Attendu que l’article 1479 du Nouveau Code de Procédure Civile, édicté en matière de droit interne, dispose tout d’abord, que les règles sur l’exécution provisoire des jugements sont applicables aux sentences arbitrales, puis ajoute qu’en cas d’appel ou de recours en annulation, le Premier Président ou le magistrat chargé de la mise en état, dès lors qu’il est saisi, peut accorder l’exequatur à la sentence arbitrale assortie de l’exécution provisoire – qu’il peut aussi ordonner l’exécution provisoire dans les conditions prévues aux articles 525 et 526 – que sa décision vaut exequatur.

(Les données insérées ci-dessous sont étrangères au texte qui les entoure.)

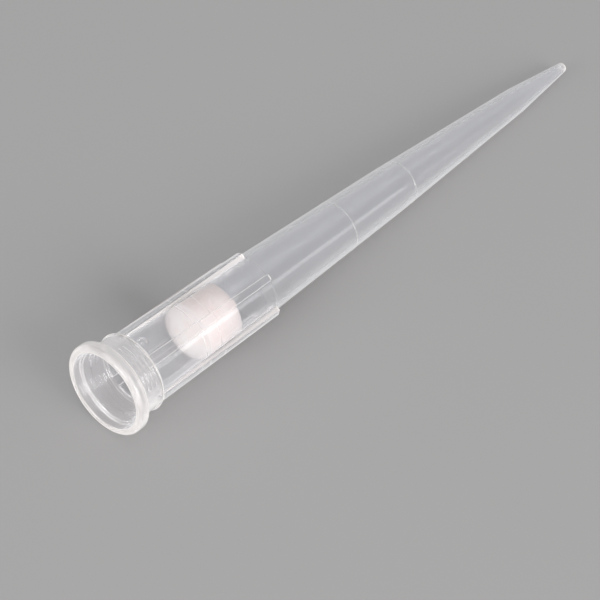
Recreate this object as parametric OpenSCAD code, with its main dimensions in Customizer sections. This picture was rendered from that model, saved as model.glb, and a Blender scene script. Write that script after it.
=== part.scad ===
// Filter pipette tip: a clear moulded tip with a porous plug pressed into its hub.
// It lies as it comes to rest, on its lip and on the start of its fine point, between two ribs.
// The mouth faces -Y and the point +Y, and the origin is under the middle of the bounding box.
// A station is a distance in millimetres along the tip's own axis, from the mouth to the point.

/* [Overall] */
// Length from the mouth to the point
tip_len = 54.4; // [52:0.2:60]
// Station where the hub ends and the cone starts
hub_end = 15.7; // [14.5:0.1:18]
// Facets of a full turn
turn_facets = 72; // [48:8:96]

/* [Mouth] */
// Outer diameter of the lip
lip_d = 7.5; // [7.4:0.05:8.4]
// Clear diameter inside the lip
lip_bore_d = 6.14; // [6:0.02:6.3]
// Length of the lip along the axis
lip_len = 0.95; // [0.85:0.05:1.2]
// Rounding at the back of the lip
lip_back_r = 0.15; // [0.1:0.01:0.2]
// Outer diameter of the collar between the lip and the bead
collar_d = 6.2; // [6.1:0.02:6.3]
// Station of the bead that ends the collar
bead_at = 2.87; // [2.8:0.01:3]
// Thickness of the bead
bead_d = 0.26; // [0.2:0.02:0.32]

/* [Seal] */
// How many fine ridges seal on the nozzle
ridge_count = 6; // [3:1:6]
// Station of the first ridge
ridge_at = 0.72; // [0.7:0.02:0.9]
// Distance from one ridge to the next
ridge_pitch = 0.41; // [0.36:0.01:0.42]
// Height of a ridge
ridge_h = 0.06; // [0.04:0.01:0.08]
// Clear diameter at the first ridge
ridge_first_d = 5.5; // [5.4:0.02:5.6]
// Diameter of the straight seat that grips the nozzle
seat_d = 5.06; // [5:0.02:5.1]
// Station where the seat starts
seat_at = 3.3; // [3.2:0.05:3.5]
// Length of the seat
seat_len = 2; // [1.5:0.1:2.5]

/* [Hub] */
// Outer diameter of the hub's wall at the bead
hub_d = 5.88; // [5.8:0.02:6]
// Outer diameter of the hub's wall at its end
hub_end_d = 5.2; // [5.14:0.02:5.3]
// Clear diameter of the hub at its end
hub_end_bore_d = 4.36; // [4.3:0.02:4.4]
// Station of the first fine ring on the hub's wall
hub_ring_at = 7.95; // [6:0.05:9]
// Distance from the first fine ring to the second
hub_ring_pitch = 1.6; // [1:0.1:3]
// Station of the two gate marks
gate_at = 3.55; // [3.5:0.05:4]
// Diameter of a gate mark
gate_d = 0.72; // [0.6:0.02:0.8]
// Depth of a gate mark, as a share of the wall
gate_share = 0.3; // [0.2:0.05:0.5]
// Turn of the first gate mark about the axis, from the top
gate_turn = 1; // [0:1:20]

/* [Ribs] */
// How many ribs stand around the hub
rib_count = 6; // [4:1:8]
// Turn of the first rib about the axis, from the top
rib_turn = 32; // [24:1:36]
// Radius to a rib's top at the bead
rib_r = 3.2; // [3.16:0.01:3.22]
// Radius to a rib's top at the hub's end
rib_end_r = 3.1; // [3:0.01:3.14]
// Width of a rib's top at the bead
rib_w = 0.86; // [0.7:0.02:1]
// Width of a rib's top at the hub's end
rib_end_w = 0.56; // [0.5:0.02:0.7]
// How much wider a rib is at its foot, on each side
rib_flare = 0.13; // [0.08:0.01:0.16]
// Bevel along the edges of a rib's top
rib_bevel = 0.07; // [0.04:0.01:0.1]
// Rounding of a rib's end
rib_round = 0.3; // [0.2:0.02:0.34]

/* [Cone] */
// Outer diameter where the cone starts
cone_d = 5.04; // [5:0.02:5.1]
// Station where the taper first steepens
waist_at = 31.5; // [29:0.5:33]
// Outer diameter there
waist_d = 3.94; // [3.8:0.02:4.1]
// Station where the fine point starts
point_at = 48; // [46:0.5:49]
// Outer diameter there
point_d = 2.22; // [2.1:0.02:2.4]
// Outer diameter of the very end
end_d = 0.86; // [0.8:0.02:1]
// Diameter of the hole in the end
orifice_d = 0.46; // [0.4:0.02:0.5]
// Wall at the waist
waist_wall = 0.38; // [0.34:0.01:0.42]
// Wall where the fine point starts
point_wall = 0.34; // [0.3:0.01:0.38]
// Station of the first graduation ring
graduation_at = 25.4; // [20:0.1:26]
// Distance from the first graduation ring to the second
graduation_pitch = 7.55; // [5:0.05:8]
// Thickness of a ring
ring_d = 0.16; // [0.12:0.01:0.2]
// How far a ring stands out
ring_h = 0.05; // [0.03:0.01:0.06]

/* [Filter] */
// Station of the filter's front face
filter_at = 8.6; // [8.4:0.1:9]
// Length of the filter
filter_len = 3.5; // [3:0.1:4.5]
// Gap between the filter and the bore
filter_gap = 0.005; // [0.005:0.005:0.02]
// Bevel on the filter's edges
filter_bevel = 0.08; // [0.04:0.02:0.12]

/* [Hidden] */
$fn = turn_facets;

lip_r = lip_d / 2;
lip_bore_r = lip_bore_d / 2;
lip_round = (lip_r - lip_bore_r) / 2;
collar_r = collar_d / 2;
flare_r = lip_r - lip_back_r - collar_r;
cone_start_r = cone_d / 2;
end_r = end_d / 2;
seat_r = seat_d / 2;
seat_end = seat_at + seat_len;
rib_end_steps = 5;
gate_nub_d = gate_d / 3;

// corners of the cone's outside, as [radius, station]
cone_corners = [[cone_start_r, hub_end], [waist_d / 2, waist_at], [point_d / 2, point_at], [end_r, tip_len]];

// the back of the lip and the lowest corner of the cone touch the ground
foot_r = lip_r - lip_back_r;
foot_at = lip_len - lip_back_r;
slope = min([for (c = cone_corners) lean_on(c)]);
axis_height = foot_r * cos(slope) + foot_at * sin(slope) + lip_back_r;
front_y = lip_round * cos(slope) - (lip_r - lip_round) * sin(slope) - lip_round;
back_y = tip_len * cos(slope) + end_r * sin(slope);

// slope of the axis when the lip's rounded back and a corner of the cone touch the ground
function lean_on(corner) =
    let (drop = foot_r - corner[0], run = corner[1] - foot_at)
        atan2(drop, run) + asin(lip_back_r / norm([drop, run]));

// radius at a station on the straight line between two points given as [radius, station]
function between(a, b, at) = a[0] + (b[0] - a[0]) * (at - a[1]) / (b[1] - a[1]);

function wall_r(at) = between([hub_d / 2, bead_at], [hub_end_d / 2, hub_end], at);
function bore_r(at) = between([seat_r, seat_end], [hub_end_bore_d / 2, hub_end], at);
function cone_r(at) = at < waist_at
    ? between([cone_start_r, hub_end], [waist_d / 2, waist_at], at)
    : between([waist_d / 2, waist_at], [point_d / 2, point_at], at);

// clear radius over a ridge's crest
function crest_r(at) = between([ridge_first_d / 2, ridge_at], [seat_r, seat_at], at);

// corners of one ridge, from the groove before it to the groove behind it
function ridge(at) = [
    [crest_r(at) + ridge_h, at - ridge_pitch / 4],
    [crest_r(at), at],
    [crest_r(at) + ridge_h, at + ridge_pitch / 4]
];

// lays a shape made along +Z down on the ground
module lay_down() {
    translate([0, -(front_y + back_y) / 2, axis_height])
        rotate([-90 - slope, 0, 0])
            children();
}

// turns a shape made on +X about the axis, by an angle counted from the top
module turned(angle) {
    rotate([0, 0, angle - 90])
        children();
}

// fine raised ring on a wall of the given radius
module ring_profile(radius, at) {
    translate([radius + ring_h - ring_d / 2, at])
        circle(d = ring_d);
}

// half section of the moulding before it is bored, as [radius, station]
module outside_profile() {
    difference() {
        polygon([
            [0, lip_round],
            [lip_r, lip_round],
            [lip_r, foot_at],
            [foot_r, lip_len],
            [collar_r, lip_len + flare_r],
            [collar_r, bead_at],
            [wall_r(bead_at + bead_d), bead_at + bead_d],
            [hub_end_d / 2, hub_end],
            each cone_corners,
            [0, tip_len]
        ]);
        translate([foot_r, lip_len + flare_r])
            circle(r = flare_r);
    }
    translate([lip_r - lip_round, lip_round])
        circle(r = lip_round);
    translate([foot_r, foot_at])
        circle(r = lip_back_r);
    translate([collar_r, bead_at])
        circle(d = bead_d);
    for (i = [0, 1]) {
        ring_profile(wall_r(hub_ring_at + i * hub_ring_pitch), hub_ring_at + i * hub_ring_pitch);
        ring_profile(cone_r(graduation_at + i * graduation_pitch), graduation_at + i * graduation_pitch);
    }
}

// half section of the bore, from the mouth's funnel to the hole in the point
module bore_profile() {
    polygon([
        [0, 0],
        [lip_bore_r, lip_round],
        for (i = [0:ridge_count - 1]) each ridge(ridge_at + i * ridge_pitch),
        [seat_r, seat_at],
        [seat_r, seat_end],
        [bore_r(hub_end), hub_end],
        [waist_d / 2 - waist_wall, waist_at],
        [point_d / 2 - point_wall, point_at],
        [orifice_d / 2, tip_len],
        [0, tip_len]
    ]);
}

// section of a rib across the axis, foot first, with its foot buried in the wall
function rib_section(top_r, width, at) = [
    for (p = [
        [(wall_r(at) + bore_r(at)) / 2, width / 2 + rib_flare],
        [top_r - rib_bevel, width / 2],
        [top_r, width / 2 - rib_bevel]
    ]) [p[0], p[1], at],
    for (p = [
        [top_r, width / 2 - rib_bevel],
        [top_r - rib_bevel, width / 2],
        [(wall_r(at) + bore_r(at)) / 2, width / 2 + rib_flare]
    ]) [p[0], -p[1], at]
];

// a rib on +X, from the bead to its rounded end
module rib() {
    sections = [
        rib_section(rib_r, rib_w, bead_at),
        for (i = [0:rib_end_steps])
            let (a = 90 * i / rib_end_steps, drop = rib_round * (1 - cos(a)))
                rib_section(rib_end_r - drop, rib_end_w - drop, hub_end - rib_round * (1 - sin(a)))
    ];
    corners = len(sections[0]);
    last = (len(sections) - 1) * corners;
    polyhedron(
        points = [for (s = sections) each s],
        faces = [
            [for (j = [corners - 1:-1:0]) j],
            [for (j = [0:corners - 1]) last + j],
            for (k = [0:len(sections) - 2], j = [0:corners - 1])
                let (a = k * corners + j, b = k * corners + (j + 1) % corners)
                    [a, b, b + corners, a + corners]
        ]
    );
}

// shallow round mark with a nub at its middle, left in the wall on +X by a gate
module gate_mark() {
    gate_depth = gate_share * (wall_r(gate_at) - seat_r);
    translate([wall_r(gate_at) - gate_depth, 0, gate_at])
        rotate([0, 90, 0])
            difference() {
                cylinder(d = gate_d, h = gate_d);
                cylinder(d = gate_nub_d, h = gate_depth);
            }
}

// the moulded tip, in one piece from the lip to the point
module tip_body() {
    color([0.88, 0.9, 0.91, 0.45])
        lay_down()
            difference() {
                union() {
                    // the turned form's seam lies between two ribs
                    turned(rib_turn + 180 / rib_count)
                        rotate_extrude()
                            difference() {
                                outside_profile();
                                bore_profile();
                            }
                    for (i = [0:rib_count - 1])
                        turned(rib_turn + i * 360 / rib_count)
                            rib();
                }
                for (i = [0, 1])
                    turned(gate_turn + i * 180)
                        gate_mark();
            }
}

// the porous plug, squeezed to the taper of the hub's bore
module filter() {
    filter_end = filter_at + filter_len;
    color([0.96, 0.94, 0.93])
        lay_down()
            rotate_extrude()
                polygon([
                    [0, filter_at],
                    [bore_r(filter_at) - filter_gap - filter_bevel, filter_at],
                    [bore_r(filter_at + filter_bevel) - filter_gap, filter_at + filter_bevel],
                    [bore_r(filter_end - filter_bevel) - filter_gap, filter_end - filter_bevel],
                    [bore_r(filter_end) - filter_gap - filter_bevel, filter_end],
                    [0, filter_end]
                ]);
}

tip_body();
filter();
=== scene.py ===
"""Looks of a filter pipette tip: a clear moulded tip with a white porous plug, lying on a grey table.

A station is a distance in millimetres along the tip's own axis, from the mouth to the point.
Half sections are lists of (radius, station) in millimetres, and the finished meshes are in metres.
"""

import math

import bmesh
import bpy
from mathutils import Matrix, Vector


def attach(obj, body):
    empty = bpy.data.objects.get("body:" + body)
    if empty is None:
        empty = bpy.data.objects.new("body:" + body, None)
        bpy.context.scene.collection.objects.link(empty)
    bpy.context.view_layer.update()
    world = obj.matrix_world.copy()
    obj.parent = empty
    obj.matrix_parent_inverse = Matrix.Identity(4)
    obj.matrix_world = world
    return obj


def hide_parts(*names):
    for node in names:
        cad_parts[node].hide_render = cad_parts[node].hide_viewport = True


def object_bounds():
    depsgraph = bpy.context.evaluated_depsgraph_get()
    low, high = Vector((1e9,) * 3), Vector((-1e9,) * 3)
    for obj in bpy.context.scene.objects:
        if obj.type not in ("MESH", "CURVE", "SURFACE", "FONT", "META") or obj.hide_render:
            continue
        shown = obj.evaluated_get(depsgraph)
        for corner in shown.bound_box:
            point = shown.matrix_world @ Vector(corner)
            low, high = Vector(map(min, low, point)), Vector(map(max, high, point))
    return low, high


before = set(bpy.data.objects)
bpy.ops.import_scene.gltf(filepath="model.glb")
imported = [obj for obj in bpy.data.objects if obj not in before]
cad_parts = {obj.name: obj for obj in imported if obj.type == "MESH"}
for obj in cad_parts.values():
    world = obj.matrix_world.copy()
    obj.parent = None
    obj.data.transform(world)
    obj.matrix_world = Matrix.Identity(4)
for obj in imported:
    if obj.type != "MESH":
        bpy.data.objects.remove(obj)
cad_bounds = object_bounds()

MM = 0.001

# ---------------------------------------------------------------- sizes of the moulding, in mm

TIP_LEN = 54.4
HUB_END = 15.7
LIP_R = 3.75
LIP_BORE_R = 3.07
LIP_ROUND = (LIP_R - LIP_BORE_R) / 2
LEAD_IN = 1.4
LIP_LEN = 0.95
LIP_BACK_R = 0.15
COLLAR_R = 3.1
BEAD_AT = 2.87
BEAD_R = 0.13
SEAT_R = 2.53
SEAT_AT = 3.3
SEAT_END = 5.3
RIDGE_COUNT = 6
RIDGE_AT = 0.72
RIDGE_PITCH = 0.41
RIDGE_H = 0.05
RIDGE_STEPS = (0.5, 0.36, 0.2, 0.08, -0.08, -0.2, -0.36)
RIDGE_FIRST_R = 2.75
HUB_R = 2.94
HUB_END_R = 2.6
HUB_END_BORE_R = 2.18
HUB_RINGS = (7.95, 9.55)
CONE_R = 2.52
WAIST = (1.97, 31.5)
FINE_POINT = (1.11, 48.0)
END_R = 0.43
ORIFICE_R = 0.23
WAIST_WALL = 0.38
POINT_WALL = 0.34
GRADUATIONS = (25.4, 32.95)
RING_R = 0.08
RING_H = 0.014
RIB_COUNT = 6
RIB_TURN = 32.0
RIB_TOP_R = 3.2
RIB_TOP_END_R = 3.1
RIB_HALF = 0.43
RIB_HALF_END = 0.28
RIB_EDGE_R = 0.07
RIB_FLARE = 0.07
RIB_END_R = 0.3
RIB_END_ROOM = 0.45
GATE_TURN = 1.0
GATE_AT = 3.55
GATE_R = 0.36
GATE_DEPTH = 0.12
FILTER_AT = 8.6
FILTER_LEN = 3.5
FILTER_GAP = 0.005
FILTER_BEVEL = 0.08
SATIN_FROM = HUB_END - 1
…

Attendu que ces énonciations, de par leur formulation dépourvue de toute ambiguïté, sont destinées à recevoir application, lorsque c’est une sentence arbitrale qui fait l’objet d’un appel ou d’un recours en annulation.

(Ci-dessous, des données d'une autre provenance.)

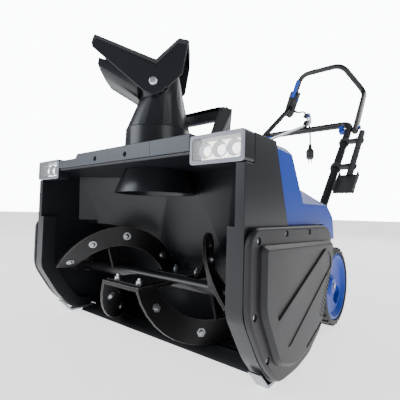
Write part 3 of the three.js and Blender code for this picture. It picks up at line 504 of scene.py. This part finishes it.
# %% Lens and emitters
def lamp_material(name, colour, rough, alpha=1.0, glow=0.0, flutes=0.0):
    """A plain finish made see-through, glowing or fluted."""
    material = finish(name, colour, rough, bump=0.02, dust=0, vary=0.02)
    tree = material.node_tree
    shader = tree.nodes["Principled BSDF"]
    shader.inputs["Alpha"].default_value = alpha
    shader.inputs["Emission Color"].default_value = (1, 0.98, 0.94, 1)
    shader.inputs["Emission Strength"].default_value = glow
    if flutes:
        place = tree.nodes.new("ShaderNodeTexCoord")
        wave = tree.nodes.new("ShaderNodeTexWave")
        wave.inputs["Scale"].default_value = flutes
        relief = next(n for n in tree.nodes if n.type == "BUMP")
        relief.inputs["Strength"].default_value = 0.5
        tree.links.new(place.outputs["Object"], wave.inputs["Vector"])
        tree.links.new(wave.outputs["Fac"], relief.inputs["Height"])
    return material


lens_clear = lamp_material("lamp_lens", (0.9, 0.93, 0.96), 0.12, alpha=0.16, flutes=60)
led_white = lamp_material("led_board", (0.9, 0.9, 0.88), 0.4, glow=4.0)
print("lens and emitters ready")

# %% [markdown]
# ## Rounding what the frame already has
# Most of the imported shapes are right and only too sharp. A copy is merged, its flat faces
# are cleared of their triangle lines, and a small bevel rounds the edges so that they catch
# light as moulded plastic does.

# %% A dressed copy of a CAD piece
def paint(piece, material):
    """Gives a piece one finish all over."""
    piece.data.materials.clear()
    piece.data.materials.append(material)
    return piece


def merged_copy(node, plain_faces=True):
    """A copy with its corners welded and, where asked, its flat faces cleared of triangle lines."""
    piece = bpy.data.objects.new(node + "_copy", frame["nodes"][node].data.copy())
    bpy.context.scene.collection.objects.link(piece)
    edit(piece)
    bpy.ops.mesh.customdata_custom_splitnormals_clear()
    bpy.ops.mesh.remove_doubles(threshold=2e-5)
    if plain_faces:
        bpy.ops.mesh.dissolve_limited(angle_limit=math.radians(0.5))
    leave()
    return piece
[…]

Qu’étant édictées en matière de droit interne, c’est effectivement au bénéfice des dispositions de l’article 1500 invoqué par la partie demanderesse à l’incident, qu’il a été prévu de les étendre au cas où une sentence « étrangère » est elle-même susceptible d’être déférée à la Cour, c’est-à-dire au cas prévu par l’article 1504 du Nouveau Code de Procédure Civile, à savoir, l’hypothèse d’un recours en annulation formé contre une sentence rendue en France en matière d’arbitrage international.
Attendu qu’en l’espèce, la décision soumise à l’examen de la Cour n’étant pas une sentence « étrangère » elle-même, mais l’ordonnance distincte accordant l’exécution de cette sentence, il en résulte que l’article 1479 ne peut recevoir application en la circonstance.
Qu’au surplus, et surabondamment, aucun élément ne commande de prescrire l’exécution provisoire de la sentence dont s’agit, dès lors qu’une telle décision, aux termes de l’article 1479 précité, prendrait ipso facto valeur d’exequatur et viendrait, en cette valeur, s’inclure dans une instance dont l’objet consiste précisément à discuter de l’exequatur précédemment accordé par le juge d’exécution.
Qu’en conséquence, il ne peut être fait droit aux prétentions de la société D.E.G.
PAR CES MOTIFS
Rejetons la demande de la société D.E.G.
Disons que les dépens de l’incident suivront le sort de ceux du principal.
Mme MARTZLOFF, cons.;DESSAIX et FISSELZER BARBEY, av.